The other sacred “architecture” marking the beatifications were the extraordinary reliquaries that were used for the relics of the new Blesseds. 

For Blessed Stefan, the reliquary depicted the empty silhouette of Our Lady of Częstochowa, the shrine where he offered his first Mass as a priest and where he chose to be consecrated a bishop. Why the empty silhouette? 

Blessed Stefan led a monumental preparation for the 1,000th anniversary of Polish Christianity in 1966. For nine years he sent a replica of the Częstochowa icon to be venerated at all the parishes in Poland. Tens of thousands came, to the exasperation of the communist regime. So the regime forbade the icon to travel! Blessed Stefan sent around the empty silhouette instead — and the crowds only grew larger. The reliquary was thus a fitting bit of pious dancing on the grave of communism.

The reliquary for Blessed Elżbieta Róża Czacka was even more unusual, with the relics encased in a sculpture of two hands reading in Braille.
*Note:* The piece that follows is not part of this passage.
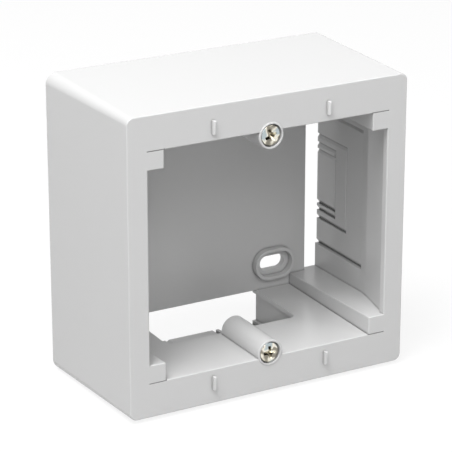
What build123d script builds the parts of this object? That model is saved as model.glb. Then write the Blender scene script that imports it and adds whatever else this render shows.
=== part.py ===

Mother Elżbieta had founded a religious order to serve her fellow blind people. Having lost her sight as a young woman, the young Róża, using her family wealth, traveled throughout Europe to learn the best practices for assisting the blind to live with dignity. Upon her return to Poland, she developed a Braille alphabet for Polish; she was the first to do so. At the beatification Mass, one of the prayers of the faithful was read by a blind man reading from a Braille text.

Reliquary of Blessed Elzbiata presented
The reliquary of Blessed Elzbieta Róża Czacka is presented at her beatification Mass Sept. 12 in Warsaw.(Photo: Archidiecezja Warszawska/Konfere)Grzegorz Galazka

Spiritual Friendship

It is not unusual for saints to have saintly companions. We think of Ignatius of Loyola and Francis Xavier, or Don Bosco and Dominic Savio, or John Paul and Mother Teresa. 

The spiritual friendship of the two new Blesseds was inspiring and was highlighted in the homily text of Cardinal Semeraro, which was mostly read in a Polish translation by Auxiliary Bishop Piotr Jarecki of Warsaw.

Father Stefan Wyszyński met Mother Elżbieta Czacka in 1926, just two years after his own ordination. In 1920, while still a seminarian, he had met Father Władysław Korniłowicz, who would become a spiritual father, “one of the greatest influences” in his life, Cardinal Wyszyński would later say. Father Korniłowicz was close to the sisters of Mother Elżbieta, for whom he was also a spiritual father. Thus the two “children” met. Father Korniłowicz would teach at the Catholic University of Lublin in the late 1920s, where his influence over Father Wyszyński would grow while the latter was doing his doctorate there. 

In 1930, Father Korniłowicz would settle permanently in Laski amid the congregation founded by Mother Elżbieta. 

Father Korniłowicz died in 1946 and has already been declared “Venerable,” awaiting confirmation of a miracle for beatification. He may join his spiritual children on the altars.

Mother Elżbieta had established her community for the blind in Laski, a small town near Warsaw. During the Second World War, Blessed Stefan took refuge there, spending time with the sisters and the children. At the same time, he was a chaplain to the Polish resistance fighters in the 1944 Warsaw Uprising. 

Cardinal Semeraro recalled that, while at Laski, Father Wyszyński found a piece of burning paper that had been blown from the charred ruins of the capital.

“On it, he read these words: ‘You will love,’” Cardinal Semeraro said. “Wyszyński, deeply moved by them, took the piece of paper to the chapel, showed it to the sisters, and said: ‘This is the holiest appeal of [the Warsaw Uprising] to us and the entire world. An appeal and a testament: You will love.’”

“Whoever hates has already lost,” he added.

“They both knew how to fill each other with strength, endurance and courage,” Cardinal Semeraro preached on their holy friendship. “He was personally involved in helping all those who experienced abuse and limitations in practicing their freedom and professing their faith; she, blind among the physically and spiritually blind, helped all those who were abandoned and left at the margins of society.”

“Mother Czacka was a person who constantly stood before the face of her Good Lord. That is why she was able to share and nourish so many people around her with love,” Cardinal Wyszyński said when celebrating the funeral of his friend in 1961.

The Polish bishops, in a letter for the beatification, noted how deep that friendship was.

“Before his departure for Rome for the sessions of the [Second Vatican] Council, before the difficult talks with the communist authorities of those days, he would come to Laski without giving notice or announcing himself, to pray at her grave for at least a while,” the bishops wrote. “Every year, with the exception of the period of his imprisonment or illness, after the Holy Thursday mandatum in the archcathedral, he would go to Laski for adoration with the blind, the sisters, and the lay employees of the center, and to be filled with the power that flows from the light of the Paschal Cross and the victory of Christ’s love, so that he could then have it for everyone.”

The two friends will have feast days close together — Blessed Elżbieta on May 19 and Blessed Stefan on May 28.